И тут он мне выложил:
— А меня уже и так брали.
— Как?!
— Так. Продержали примерно пятеро суток во внутрянке Большого дома.
— И что?
— Писал стихи, как Аполлинер, чтоб не спятить. В день по стишку.
И он действительно прочитал мне несколько необычно для него коротких, с необычно обедненной лексикой стихотворений.
— Ты стал писать лаконичней…
— Чтобы легче запомнить: полдня сочиняешь, полдня повторяешь на память.
Это уже был сигнальный звонок от советской Фортуны, знак, воспринимаемый подданными ее даже не на слух, а на нюх: сей малый опасен. Каким-то подобным ферментом и я был невидимо опрыскан, и Найман, и Рейн, отчуждение испытывали и мы, но “обе заинтересованные стороны” вели себя так, что до арестов дело не доходило. Более того — все чаще мы выступали на публике определенным тараном, чему способствовал и алфавит.
Мы с Жозефом оба на “Б”, но по вторым буквам я выхожу вперед и потому выступал всегда первым. Если удавалось одолеть начальную скованность и не обращать внимания на опаздывающих, мне случалось сорвать свой аплодисмент даже в этой невыгодной позиции. Но — не в тот раз, когда мы читали в Доме писателя на так называемом “открытом ринге” перед писательской и другой сочувствующей публикой. Людмила Штерн называет эту дату: 10 мая 1962 года года, — пусть так. “Открытый ринг” предполагал бойцовское соревнование участников, но вместо этого во время чтения я услышал совсем не спортивные кряканья, кваканья, блеянья и почти что даже хрюканья — так выражал свое неприятие моих стихов “собрат по перу” Лев Куклин, тот самый горняк, в чьих стихах, как запомнилось, партия обладала детородно-осеменяющей функцией… Этого поведения председательствующий Николай Браун как будто не замечал. Игнорировал и я эти выпады, довел выступление до конца. Сидел после этого и злился.

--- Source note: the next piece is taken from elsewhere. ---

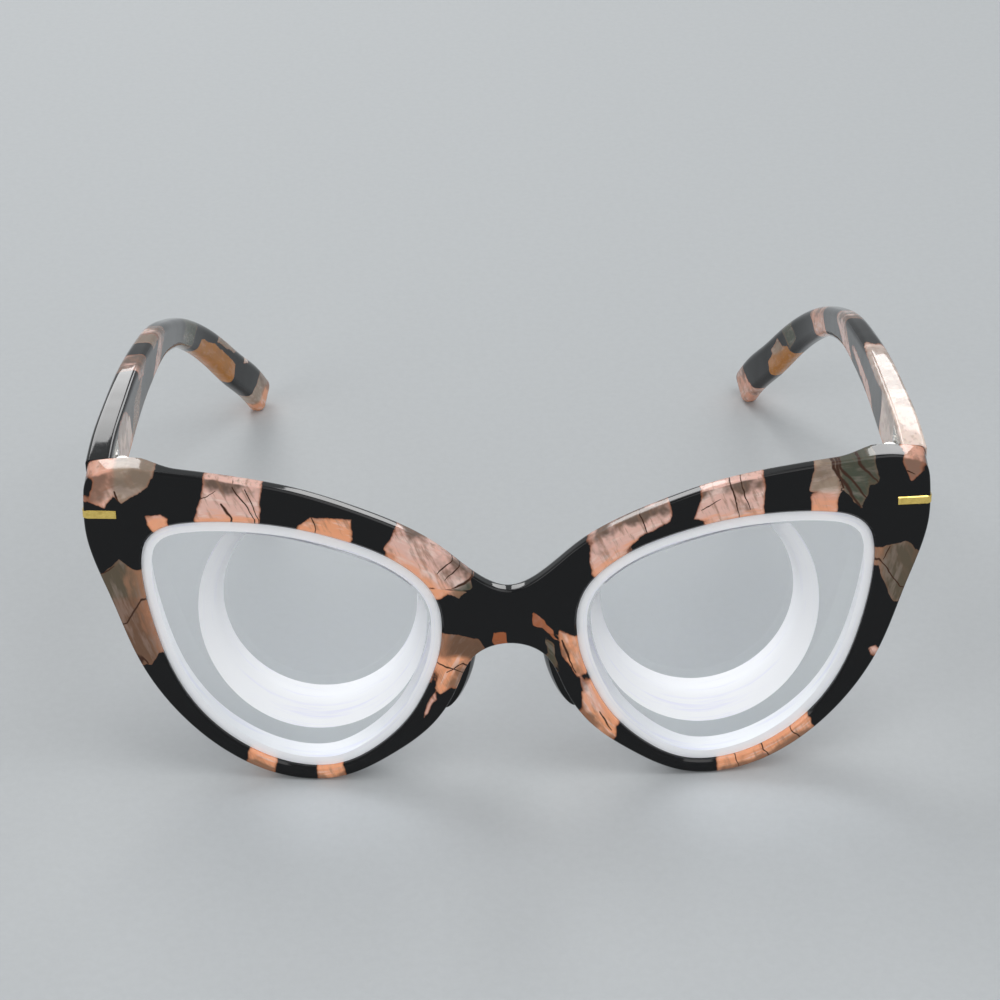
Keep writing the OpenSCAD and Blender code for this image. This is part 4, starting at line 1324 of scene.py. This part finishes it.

Стал читать Бродский — хрюканья возобновились. Жозеф благородно и негодующе остановился, и тут уже возмутился весь зал. Я рвался растерзать обидчика, меня удерживали. Наконец вспомнил свои обязанности и председатель. Куклин ушел через боковой выход, чтение возобновилось. Иосиф получил разгоряченный успех, Найман был скован и оказался в тени, Рейн докрикивал свои стихи уже уставшему залу…
Имя Бродского стало возникать даже в его отсутствие. Однажды наша былая “технологическая” троица выступала в Театральном институте на Моховой — и без него: так уж нас пригласила тамошняя преподавательница литературы. Слушали нас хорошо, мы читали уверенно, на ходу вставляя в программу более рискованные вещи, чем обычно. Закончили.